A few places overseas carries stuff as well so if I need something that bad I can always order it and have it in two weeks or so. |
Thank you.
My only other concern is that I'm pretty new to RC. My Rustler is my first car. While I was intimidated at first to work on it, I've now taken everything off except the servo and turns out, it was cake. The E4 looks much more intimidating, but I'm assuming it would be just as easy to figure out. What do you think about the complexity of the car? |
Originally Posted by marooko
(Post 6227147)
Thank you.
My only other concern is that I'm pretty new to RC. My Rustler is my first car. While I was intimidated at first to work on it, I've now taken everything off except the servo and turns out, it was cake. The E4 looks much more intimidating, but I'm assuming it would be just as easy to figure out. What do you think about the complexity of the car?
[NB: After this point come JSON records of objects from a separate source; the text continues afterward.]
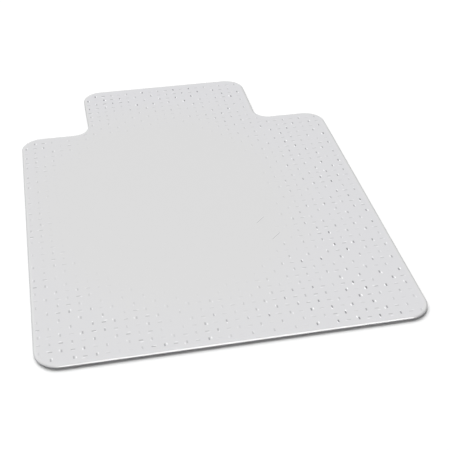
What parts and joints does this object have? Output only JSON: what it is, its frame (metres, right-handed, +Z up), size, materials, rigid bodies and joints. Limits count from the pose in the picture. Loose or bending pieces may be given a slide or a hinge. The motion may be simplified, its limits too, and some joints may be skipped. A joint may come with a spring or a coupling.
{
  "type": "chair mat",
  "caption": "Lipped, T-shaped vinyl chair mat for carpet, with a bevelled rim, standing on rows of small moulded cleats.",
  "frame": {"origin": "on the floor, under the centre of the mat's bounding box", "axes": "+X to the right for the person on the chair, +Y towards the lip that reaches under the desk, +Z up"},
  "size_m": [0.9144, 1.2192, 0.0096],
  "materials": {
    "sheet_vinyl": "translucent plasticised vinyl, finely grained top with a soft sheen",
    "cleat_vinyl": "the same translucent vinyl, left smooth by the mould"
  },
  "bodies": {
    "root": {"cleat_row_01": "cleat_vinyl", "cleat_row_02": "cleat_vinyl", "cleat_row_03": "cleat_vinyl", "cleat_row_04": "cleat_vinyl", "cleat_row_05": "cleat_vinyl", "cleat_row_06": "cleat_vinyl", "cleat_row_07": "cleat_vinyl", "cleat_row_08": "cleat_vinyl", "cleat_row_09": "cleat_vinyl", "cleat_row_10": "cleat_vinyl", "cleat_row_11": "cleat_vinyl", "cleat_row_12": "cleat_vinyl", "cleat_row_13": "cleat_vinyl", "cleat_row_14": "cleat_vinyl", "cleat_row_15": "cleat_vinyl", "cleat_row_16": "cleat_vinyl", "cleat_row_17": "cleat_vinyl", "cleat_row_18": "cleat_vinyl", "cleat_row_19": "cleat_vinyl", "cleat_row_20": "cleat_vinyl", "cleat_row_21": "cleat_vinyl", "cleat_row_22": "cleat_vinyl", "cleat_row_23": "cleat_vinyl", "cleat_row_24": "cleat_vinyl", "cleat_row_25": "cleat_vinyl", "cleat_row_26": "cleat_vinyl", "cleat_row_27": "cleat_vinyl", "cleat_row_28": "cleat_vinyl", "cleat_row_29": "cleat_vinyl", "cleat_row_30": "cleat_vinyl", "cleat_row_31": "cleat_vinyl", "cleat_row_32": "cleat_vinyl", "cleat_row_33": "cleat_vinyl", "cleat_row_34": "cleat_vinyl", "cleat_row_35": "cleat_vinyl", "cleat_row_36": "cleat_vinyl", "cleat_row_37": "cleat_vinyl", "cleat_row_38": "cleat_vinyl", "cleat_row_39": "cleat_vinyl", "cleat_row_40": "cleat_vinyl", "cleat_row_41": "cleat_vinyl", "cleat_row_42": "cleat_vinyl", "cleat_row_43": "cleat_vinyl", "cleat_row_44": "cleat_vinyl", "cleat_row_45": "cleat_vinyl", "cleat_row_46": "cleat_vinyl", "cleat_row_47": "cleat_vinyl", "mat_sheet": "sheet_vinyl"}
  },
  "joints": []
}
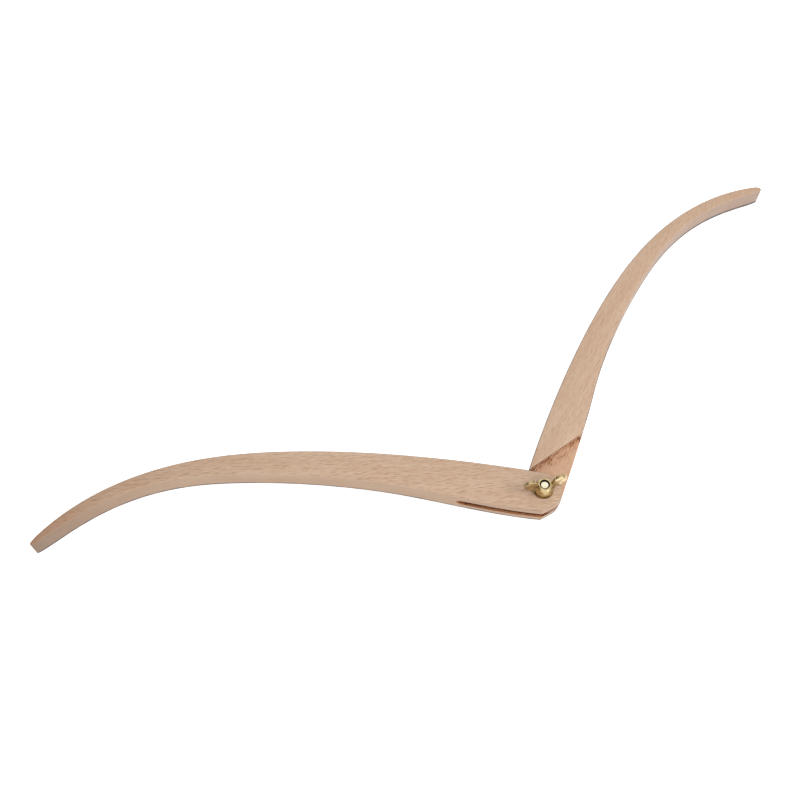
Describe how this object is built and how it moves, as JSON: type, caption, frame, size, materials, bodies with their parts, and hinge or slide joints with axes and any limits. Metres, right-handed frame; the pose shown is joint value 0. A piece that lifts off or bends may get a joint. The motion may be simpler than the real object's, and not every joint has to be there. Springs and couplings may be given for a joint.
{
  "type": "wooden outside caliper",
  "caption": "Wooden outside caliper: bowed legs joined by a slot and tongue, pivoting on a brass bolt and clamped by a wing nut over a washer.",
  "frame": {"origin": "on the pivot axis, at the flat spot in the middle of the bolt head's underside, the lowest point of the part", "axes": "+Z along the bolt, from its head to the wing nut; the forked leg reaches along -X with its bowed back towards +Y; the tongued leg stands wide open, 132.92 degrees from the forked leg"},
  "size_m": [0.5057, 0.2366, 0.0304],
  "materials": {
    "beech_fork": "satin oiled beech with short dark ray flecks",
    "beech_tongue": "satin oiled beech, rough sawn and redder on the tongue",
    "brass_bolt": "bright, slightly worn",
    "brass_washer": "dull, darkened by handling",
    "brass_nut": "polished, a little dulled"
  },
  "bodies": {
    "forked_leg": {"fork_leg": "beech_fork", "carriage_bolt": "brass_bolt"},
    "tongued_leg": {"tongue_leg": "beech_tongue"},
    "loose_washer": {"washer": "brass_washer"},
    "nut": {"wing_nut": "brass_nut"}
  },
  "joints": [
    {"name": "leg_pivot", "type": "hinge", "parent": "forked_leg", "child": "tongued_leg", "pos_m": [0, 0, 0], "axis": [0, 0, 1], "range_deg": [-227, 0]},
    {"name": "washer_lift", "type": "slide", "parent": "forked_leg", "child": "loose_washer", "axis": [0, 0, 1], "range_m": [0, 0.00481]},
    {"name": "wing_nut_turn", "type": "hinge", "parent": "loose_washer", "child": "nut", "pos_m": [0, 0, 0], "axis": [0, 0, 1], "range_deg": [0, 2160]}
  ],
  "couplings": [
    {"joint": "washer_lift", "follows": "wing_nut_turn", "m_per_rad": 0.00012732}
  ]
}
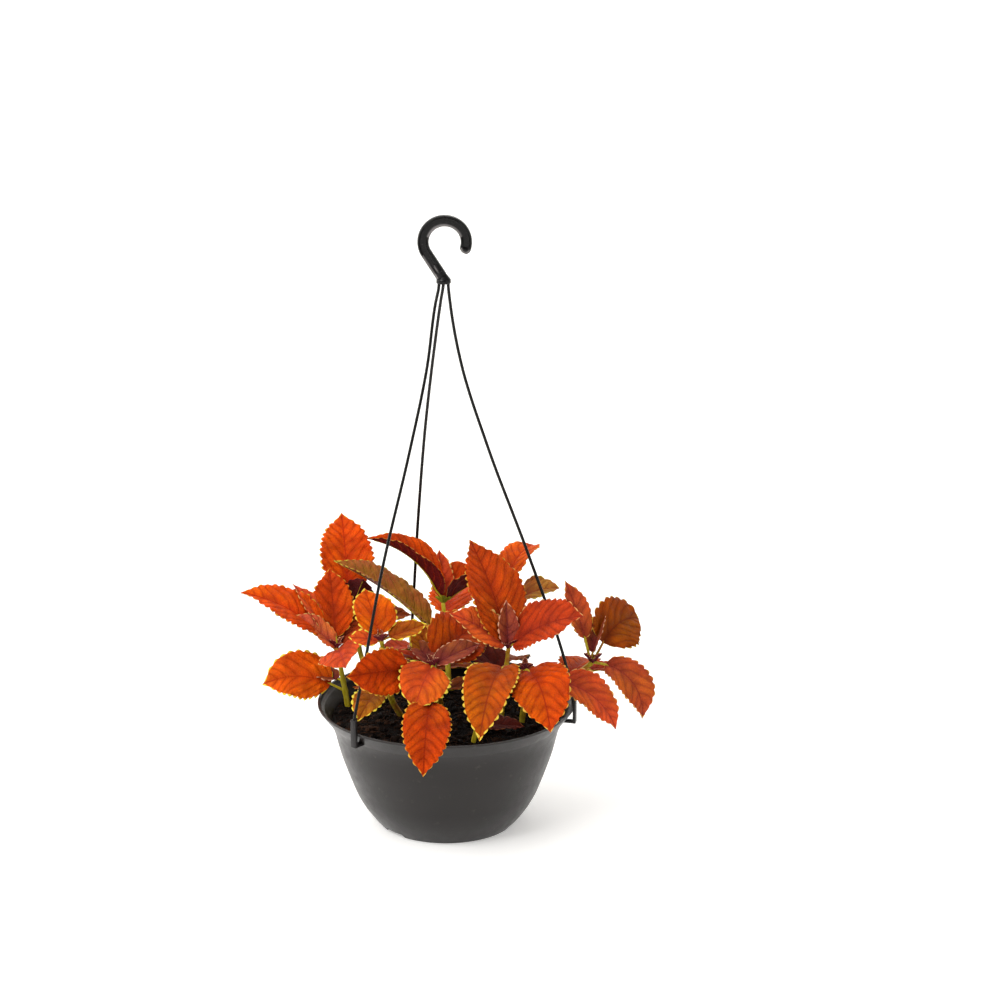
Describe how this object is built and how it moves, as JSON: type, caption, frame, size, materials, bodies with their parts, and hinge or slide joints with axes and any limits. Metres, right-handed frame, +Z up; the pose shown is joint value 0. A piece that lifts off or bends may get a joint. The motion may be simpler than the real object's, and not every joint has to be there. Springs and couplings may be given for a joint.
{
  "type": "coleus in a hanging pot",
  "caption": "Orange-leaved coleus growing in a dark moulded plastic pot that hangs from a hook on three thin strands.",
  "frame": {"origin": "middle of the pot's flat underside", "axes": "+Z up along the pot's axis, +X towards the open side of the hook, -Y the front"},
  "size_m": [0.401, 0.2925, 0.6011],
  "materials": {
    "pot_plastic": "satin",
    "potting_soil": "matte",
    "hanger_plastic": "satin",
    "coleus_leaf": "satin"
  },
  "bodies": {
    "root": {"pot": "pot_plastic", "potting_soil": "potting_soil", "hanger_hook": "hanger_plastic", "hanger_strand_left": "hanger_plastic", "hanger_strand_right": "hanger_plastic", "hanger_strand_back": "hanger_plastic", "leafy_stem_left": "coleus_leaf", "leafy_stem_back_left": "coleus_leaf", "leafy_stem_back": "coleus_leaf", "leafy_stem_middle_left": "coleus_leaf", "leafy_stem_centre": "coleus_leaf", "leafy_stem_centre_right": "coleus_leaf", "leafy_stem_right": "coleus_leaf", "leafy_stem_back_right": "coleus_leaf", "leafy_stem_back_low": "coleus_leaf", "leafy_stem_front_small": "coleus_leaf", "leafy_stem_front_right": "coleus_leaf"}
  },
  "joints": []
}
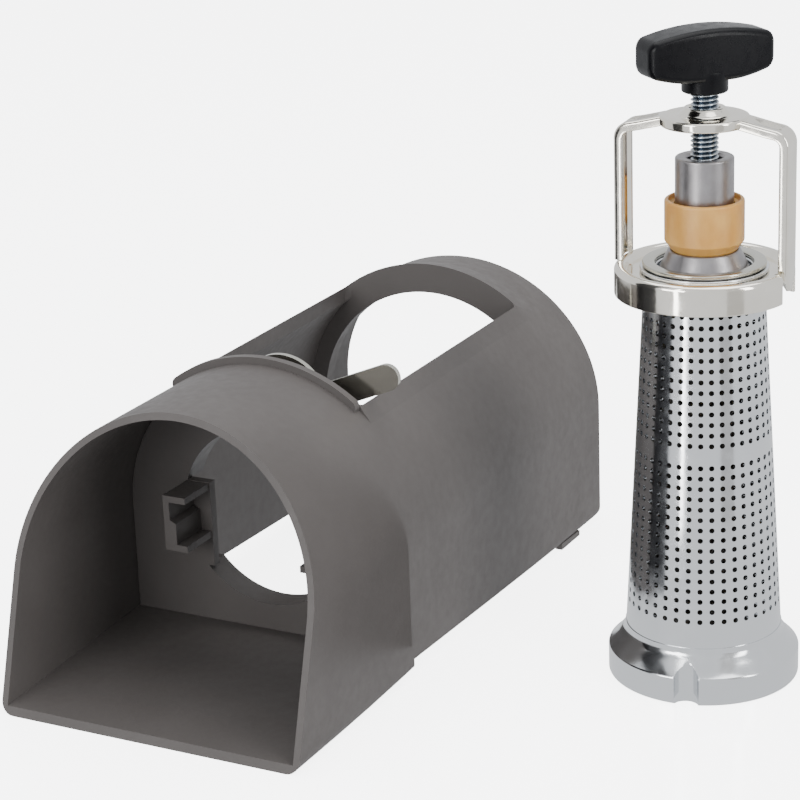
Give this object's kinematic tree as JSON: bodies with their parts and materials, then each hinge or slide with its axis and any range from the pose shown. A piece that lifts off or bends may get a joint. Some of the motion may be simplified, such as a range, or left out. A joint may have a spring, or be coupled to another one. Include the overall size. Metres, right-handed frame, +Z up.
{
  "type": "puree strainer attachment",
  "caption": "Conical perforated strainer with pressure yoke and T-screw, standing beside its moulded catch housing for a kitchen mincer.",
  "frame": {"origin": "on the supporting surface, under the middle of the pair's bounding box", "axes": "+Z up, +Y from the housing's mouth to its back, +X from the housing to the strainer"},
  "size_m": [0.1966, 0.2036, 0.1856],
  "materials": {
    "grey_moulding": "fine matte warm-grey moulding",
    "stainless": "brushed stainless sheet",
    "polished_steel": "polished, slightly wavy",
    "nickel_plate": "bright nickel plate, warm",
    "nylon": "amber, waxy, slightly translucent",
    "turned_steel": "turned grey steel",
    "zinc_plate": "bluish zinc plate",
    "black_handle": "black, satin gloss"
  },
  "bodies": {
    "housing": {"chute": "grey_moulding", "hood": "grey_moulding", "cradle": "grey_moulding", "clip_left": "grey_moulding", "clip_right": "grey_moulding", "foot_left": "grey_moulding", "foot_right": "grey_moulding", "lever_pin": "stainless"},
    "lever": {"lock_lever": "stainless"},
    "strainer": {"base_flange": "polished_steel", "sieve_cone": "polished_steel", "outlet_ring": "polished_steel", "wear_ring": "stainless", "yoke_base": "nickel_plate", "yoke_strap": "nickel_plate"},
    "bush": {"thrust_bush": "turned_steel"},
    "screw": {"pressure_screw": "zinc_plate", "tee_handle": "black_handle"},
    "worm": {"feed_worm": "nylon", "drive_socket": "stainless", "end_cone": "polished_steel"}
  },
  "joints": [
    {"name": "lever_turn", "type": "hinge", "parent": "housing", "child": "lever", "pos_m": [-0.04745, -0.02195, 0.0746], "axis": [0, -1, 0], "range_deg": [-1.5, 140]},
    {"name": "strainer_lift", "type": "slide", "parent": "housing", "child": "strainer", "axis": [0, 0, 1], "range_m": [0, 0.2]},
    {"name": "bush_travel", "type": "slide", "parent": "strainer", "child": "bush", "axis": [0, 0, 1], "range_m": [-0.0025, 0.00375]},
    {"name": "screw_turn", "type": "hinge", "parent": "bush", "child": "screw", "pos_m": [0.07125, 0.00565, 0.16], "axis": [0, 0, 1], "range_deg": [-720, 1080]},
    {"name": "worm_spin", "type": "hinge", "parent": "bush", "child": "worm", "pos_m": [0.07125, 0.00565, 0.06], "axis": [0, 0, 1], "continuous": true}
  ],
  "couplings": [
    {"joint": "screw_turn", "follows": "bush_travel", "rad_per_m": 5026.5}
  ]
}
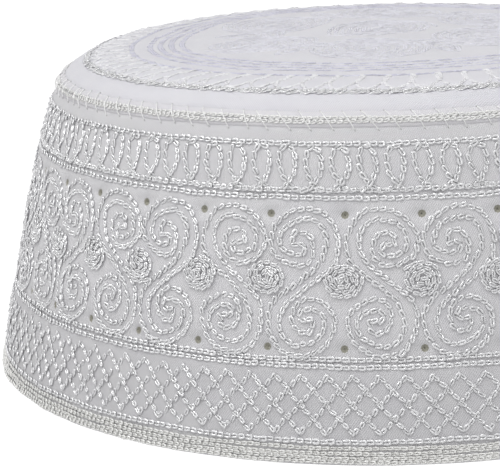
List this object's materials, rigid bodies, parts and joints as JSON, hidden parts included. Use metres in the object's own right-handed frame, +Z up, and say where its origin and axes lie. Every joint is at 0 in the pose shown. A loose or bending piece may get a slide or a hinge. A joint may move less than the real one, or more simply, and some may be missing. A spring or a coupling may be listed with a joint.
{
  "type": "kufi",
  "caption": "Round brimless cotton cap with a tapered side, two rows of eyelets, a low domed crown and a whipped ridge between them.",
  "frame": {"origin": "centre of the rim, on the surface that the cap stands on", "axes": "+Z up along the cap's axis; the cap is round, and -Y is the side that the picture shows"},
  "size_m": [0.1838, 0.1838, 0.0754],
  "materials": {
    "cotton_cloth": "matt white plain-weave cotton, quilted in two layers",
    "embroidery_thread": "glossy white viscose chain stitch"
  },
  "bodies": {
    "root": {"side_band": "cotton_cloth", "crown": "cotton_cloth", "crown_seam": "embroidery_thread"}
  },
  "joints": []
}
Make sure you have a nice clean work area free of clutter. Makes working ont he car alot easier. Do a little at a time then take a break. Keeps you more refreshed alert while working on the car. |
Those seem like really good tips. Sometimes I'll work on my Rustler for over an hour. Cleaning, replacing parts, etc. and it can be tiresome/aggravating. Maybe I'll keep that in mind next time; shorter work times.
Thank you Wyd. To you and the rest of the Castle team: Mad props. Thoroughly enjoying my MM ESC and motor. |
Originally Posted by marooko
(Post 6227301)
Those seem like really good tips. Sometimes I'll work on my Rustler for over an hour. Cleaning, replacing parts, etc. and it can be tiresome/aggravating. Maybe I'll keep that in mind next time; shorter work times.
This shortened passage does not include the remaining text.